Warehousing Operations

Improve Warehouse Productivity using Pathfinding Algorithm with Python

Implement Pathfinding Algorithm based on Travelling Salesman Problem Designed with Google AI Operation Research Libraries

Article originally published on Medium.

I. Pathfinding Algorithm for Picking Route Creation

In the first articles, we built a model to test several strategies of Orders Wave Creations to reduce the walking distance for picking by

Warehouse Mapping: link each order line with the associated picking location coordinate (x, y) in your warehouse
Distance Calculation: a function calculating walking distance from two picking locations
Picking Locations Clustering: functions grouping orders by waves using geographical (x, y) clusters to reduce the maximum distance between two locations in the same picking route

(0) Process Flow for Picking Route Calculation — (Image by Author)

At this stage, we have orders grouped by waves to be picked together. For each wave, we have a list of picking locations that need to be covered by the Warehouse Picker.

The next target is to design a function to find a sequence of locations that will minimize walking distance.

(1) Potential Routes for a Wave covering 3 Picking Locations — (Image by Author)

Initial Solution: Next Closest Location Strategy

In the first article, we presented an initial solution using Next Closest Location Strategy.

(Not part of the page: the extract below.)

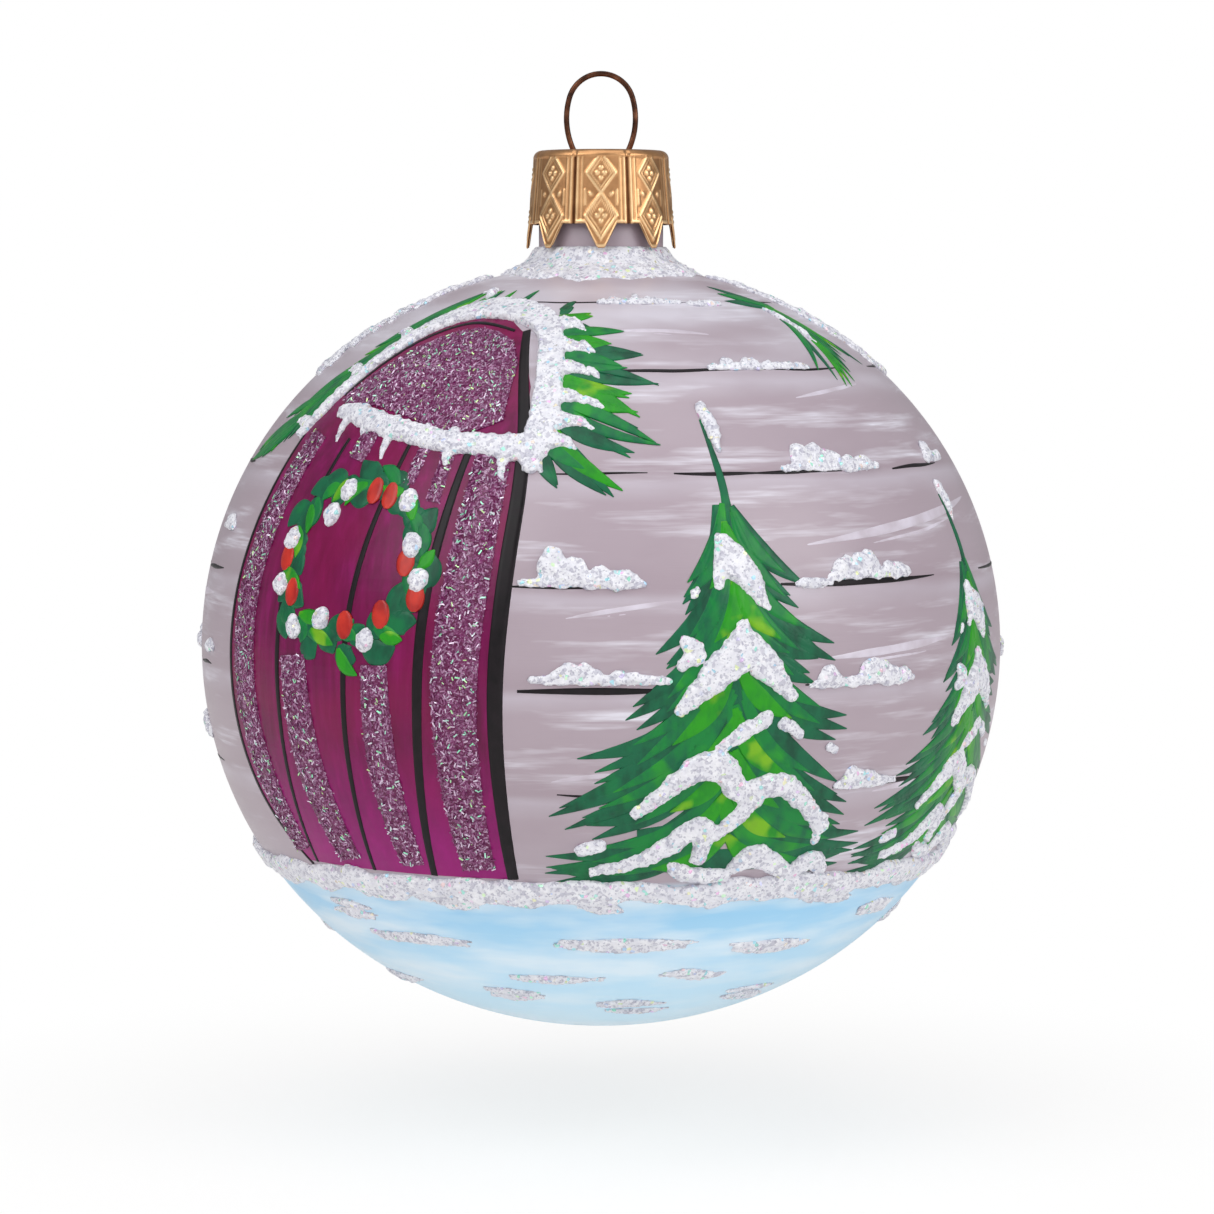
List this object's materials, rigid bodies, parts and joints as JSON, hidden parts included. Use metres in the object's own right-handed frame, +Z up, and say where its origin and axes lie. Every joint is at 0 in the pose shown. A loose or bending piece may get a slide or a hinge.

(2) Next Storage Location Scenario — (Image by Author)

This simple strategy does not require a high level of computation effort.

From a location j (xj, yj), this function will take as input a list of potential next locations [(xj, yj), (xk, yk), (xh, yh)].

The output will be the closest location, using a custom distance walking function, as the best candidate for the next location to cover.

Question: Is it the most optimal solution for Picking Route Creation ?

II. Travelling Salesman Problem Applied to Warehouse Picking Route Design

Objective: find the optimal algorithm for picking route creation using the Single Picker Routing Problem (SPRP) for a two-dimensional warehouse.

SPRP is a specific application of the general Traveling Salesman Problem (TSP) answering the question:
“Given a list of storage locations and the distances between each pair of locations, what is the shortest possible route that visits each storage location and returns to the depot ?”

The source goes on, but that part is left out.